Check out a game called Hex: prove that there is no such thing as a draw in Hex. **Extension**: prove there exists a winning strategy for player 1.

# 1. Some quanty puzzles from George

I believe the origin of some of these is the *Practical Guide to Quantitative Finance Interviews* by Xinfeng Zhou.

There is one amoeba in a pond. After every minute, an amoeba may die, stay the same, split into two, or split into 3 - each with equal probability. All offspring behave identically and independently. What is the probability the population dies out?

A derangement is a permutation where all the elements move (i.e (2,3,1) is a derangement but (3,2,1) isn’t). What is the proportion of all permutations of n objects that are derangements, as n tends to infinity

You have a random number generator which generates uniform 0 to 1 numbers. You start pressing it repeatedly, adding up the numbers as you go. What is the expected number of values you generate before the cumulative sum exceeds 1?

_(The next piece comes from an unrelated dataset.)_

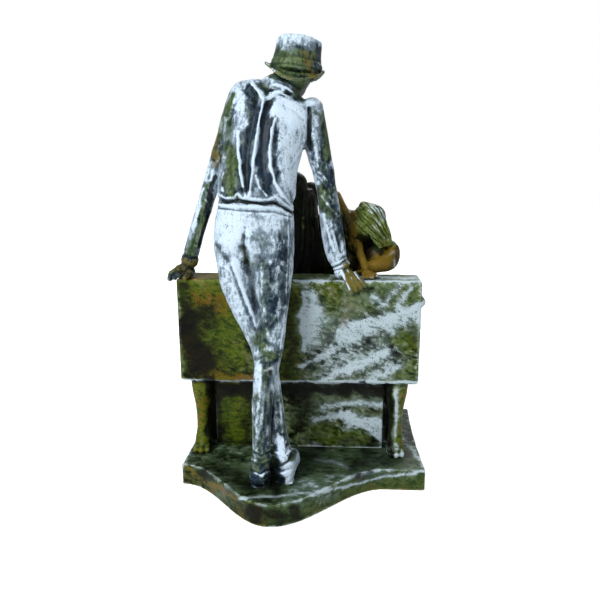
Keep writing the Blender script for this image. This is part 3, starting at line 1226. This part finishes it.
# Where the brush laid more or less of each paint, as (amount, half width and line in picture pixels)
BAND_LEFT = ((247.5, 134), (246.5, 160), (247.5, 188))
BAND_HIGH = ((253, 90), (253.5, 106), (251.5, 126))
BAND_RIGHT = ((266, 106), (263.5, 140), (262.5, 165), (266, 190))
MAN_PAINT = {
    "pale": (
        (-0.85, 5.4, BAND_LEFT), (-0.6, 4.8, BAND_HIGH), (-0.85, 5.6, BAND_RIGHT),
        (0.7, 1.5, (264.2, 100, 258.6, 126, 253, 165, 249, 196)), (0.8, 2.0, (252, 84, 264.2, 100)),
        (0.9, 2.0, (282.5, 90, 264.2, 100)), (-0.7, 2.8, (261, 86, 266, 93)),
        (-0.5, 2.4, (273, 100, 268, 106)), (-0.5, 3.0, (229, 108, 234, 95)),
        (-0.4, 3.0, (246, 88, 250, 92)), (-0.4, 2.2, (288, 91, 296, 92, 300, 95)),
        (0.5, 1.4, (272, 130, 269.8, 145, 270.5, 166, 274.6, 183, 283, 195)),
        (0.5, 1.4, (238.4, 132, 238.6, 152, 240, 170, 243.5, 187)), (-0.24, 3.4, (275.5, 128, 275.5, 180)),
        (-0.4, 4.0, (230, 121, 230, 145)), (-0.62, 7.0, (230, 150, 232, 190)),
        (-0.15, 6.0, (284, 138, 298, 140)), (0.4, 7.0, (281.6, 112)), (0.22, 12.0, (291, 112, 294, 175)),
        (0.2, 10.0, (276, 98, 292, 106)), (0.15, 6.0, (242, 96, 238, 110)),
        (-0.42, 9.0, (316, 116, 326, 180, 338, 236)), (0.3, 3.0, (316, 118, 320, 160)),
        (0.25, 3.4, (328, 196, 336, 244)), (-0.5, 3.2, (326.5, 112, 327, 158)),
        (-0.2, 6.0, (322, 190, 330, 214)), (-0.5, 5.5, (216.5, 137, 214.5, 163)),
        (-0.3, 7.0, (223, 112, 219, 132)), (-0.42, 6.0, (207, 186, 200, 222, 192, 250)),
        (0.45, 2.0, (203, 190, 194, 226)), (-1.4, 9.0, (168, 270, 190, 263)), (-1.4, 9.0, (186, 276)),
        (-1.2, 10.0, (350, 275, 360, 288)), (1.0, 1.0, (341, 271, 346, 281, 350, 289)),
        (0.9, 0.9, (347, 270, 352, 278, 355, 285)), (0.9, 0.9, (352, 270, 358, 277, 361, 282)),
        (0.5, 1.1, (219, 204.9, 236, 206.9, 255, 208, 274, 208.4, 290, 213.4)),
        (-0.5, 6.5, (242, 245, 246, 264)), (0.34, 9.0, (229, 224, 236, 232)),
        (-0.3, 3.0, (218, 246, 226, 258)), (-0.22, 5.0, (254, 236, 268, 246)),
        (0.16, 15.0, (232, 230, 238, 250)), (0.12, 12.0, (268, 222, 272, 240)),
        (-0.34, 9.0, (264, 266, 270, 300, 268, 334)), (-0.26, 6.0, (284, 226, 284, 300)),
        (-0.2, 8.0, (248, 288, 256, 330)), (-0.16, 8.0, (262, 232, 276, 250)),
        (0.3, 2.6, (236, 262, 246, 296, 256, 326)), (-0.3, 7.0, (260, 340, 272, 356)),
        (-0.42, 10.0, (264, 366, 262, 420, 262, 466)), (0.22, 4.0, (256, 366, 257, 392)),
        (0.3, 2.4, (258, 366, 262, 400, 259, 440)), (-0.2, 7.0, (280, 400, 286, 440)),
        (-0.25, 7.0, (268, 88, 288, 93)), (0.4, 1.5, (272, 84, 286, 87, 294, 93)),
        (0.02, 6.0, (280, 38, 296, 36, 312, 40)), (-0.75, 9.5, (283, 59, 314, 59)),
        (0.6, 4.0, (285, 52, 286, 60)), (-0.4, 8.0, (290, 62, 316, 58)),
        (-0.6, 3.4, (266, 66, 273, 74, 290, 80, 308, 80, 322, 72)), (-0.3, 8.0, (308, 52, 308, 70)),
        (-0.45, 4.5, (270, 69, 284, 75, 300, 78, 318, 75)), (0.3, 1.2, (267, 64, 275, 71)),
        (-0.9, 5.0, (300, 82, 303, 90, 302, 96)), (-0.7, 9.0, (252, 482, 268, 486)),
        (-0.35, 7.0, (252, 464, 268, 466)), (0.6, 1.5, (254, 484, 256, 490)),
        (0.6, 1.5, (264, 484, 265, 490)), (-0.4, 5.0, (274, 460, 278, 480)),
        (0.3, 1.6, (280, 436, 283, 452)), (0.8, 2.6, (292, 466, 288, 480)),
        (0.7, 1.1, (299, 446, 299, 458, 294, 470)), (-0.7, 3.0, (296, 449, 292, 458)),
        (0.6, 1.4, (256, 472, 262, 475, 267, 471)), (0.4, 3.0, (279, 440, 281, 456)),
    ),
    "moss": (
        (-0.3, 6.0, BAND_LEFT), (-0.3, 6.0, BAND_RIGHT), (0.5, 3.0, (229, 108, 234, 95)),
        (0.4, 7.0, (229, 156, 232, 190)), (0.25, 8.0, (286, 136, 296, 138)),
        (0.45, 3.0, (326.5, 112, 327, 158)), (0.2, 7.0, (322, 190, 330, 214)),
        (0.3, 7.0, (223, 112, 219, 132)), (0.3, 6.0, (207, 186, 192, 250)),
        (0.3, 10.0, (346, 272, 356, 284)), (0.3, 4.0, (236, 200, 262, 203, 288, 212)),
        (0.3, 7.0, (258, 342, 270, 356)), (0.15, 8.0, (256, 380, 254, 440)),
        (0.2, 7.0, (280, 400, 286, 440)), (0.25, 9.0, (275, 90, 288, 92)), (0.35, 9.0, (283, 60, 298, 60)),
        (0.3, 5.0, (270, 69, 318, 76)), (0.3, 5.0, (300, 84, 303, 94)), (0.3, 3.0, (296, 452, 288, 466)),
    ),
    "gold": (
        (0.3, 4.0, (237, 95)), (0.45, 5.5, (216.5, 137, 214.5, 163)), (0.45, 8.0, (170, 268, 190, 262)),
        (0.4, 8.0, (186, 276)), (0.6, 11.0, (348, 272, 358, 284)), (0.3, 6.0, (243, 248, 246, 262)),
        (0.2, 7.0, (268, 372, 264, 400)), (0.4, 8.0, (308, 52, 308, 70)),
        (0.25, 4.0, (270, 69, 284, 75, 300, 78, 318, 75)),
    ),
    "dark": (
        (0.1, 5.0, BAND_LEFT), (0.16, 5.0, BAND_RIGHT), (0.3, 2.4, (262, 87, 266, 93)),
        (0.8, 2.2, (309.8, 109, 309.2, 128, 310.4, 150)), (0.8, 3.4, (214, 178, 208.5, 210, 200, 246)),
        (0.3, 7.0, (168, 270, 186, 266)), (0.35, 5.0, (172, 278, 182, 275, 198, 271)),
        (0.62, 2.3, (220, 201.5, 238, 202, 262, 204.6, 276, 204, 292, 213)),
        (0.25, 5.0, (243.6, 236, 243, 252, 247.5, 270)), (0.2, 3.0, (252, 270, 258, 320)),
        (0.2, 5.0, (256, 350, 262, 358)), (0.5, 2.8, (270, 372, 272, 430, 270, 462)),
        (0.2, 5.0, (266, 84, 270, 92)), (0.2, 9.0, (296, 64, 314, 60)), (0.4, 2.5, (287, 47)),
        (0.4, 3.0, (300, 77, 304, 78)), (0.4, 5.0, (300, 86, 306, 90)), (0.6, 7.0, (250, 482, 268, 488)),
        (0.9, 6.0, (272, 474, 276, 488)), (0.9, 3.6, (277, 462, 279, 474, 281, 488)),
        (0.5, 2.6, (286, 420, 288, 440, 292, 448)), (0.75, 2.0, (298, 445, 293, 452, 289, 460, 282, 466)),
    ),
}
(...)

Suppose you and I each have a RNG ~ Uniform(0, 1). We each generate a number and have the option to a) stick with it, or b) spin again (but you must then stick with the second number). Both of us do this process completely independently, and we have no knowledge of the other person's numbers or whether they re-rolled. Once we have both settled on a number, we compare them and the higher number wins. What's the best strategy?

You have two shuffled decks of 52 cards. You lay them both out in two rows. What is the expected number of columns that have the same card on the top and bottom rows.

There is an island with Chameleons. There are 13 reds, 15 greens and 17 blues. Two of a different colour can bang, at which point they both become the third colour. Is there a way that they can all become the same colour.

## Answer

At the start $(R,G,B)mod3=(1,2,0)$ and we can confirm that any banging operation will just permute this. But the desired final state mod 3 is a permutation of $(0,0,N)$.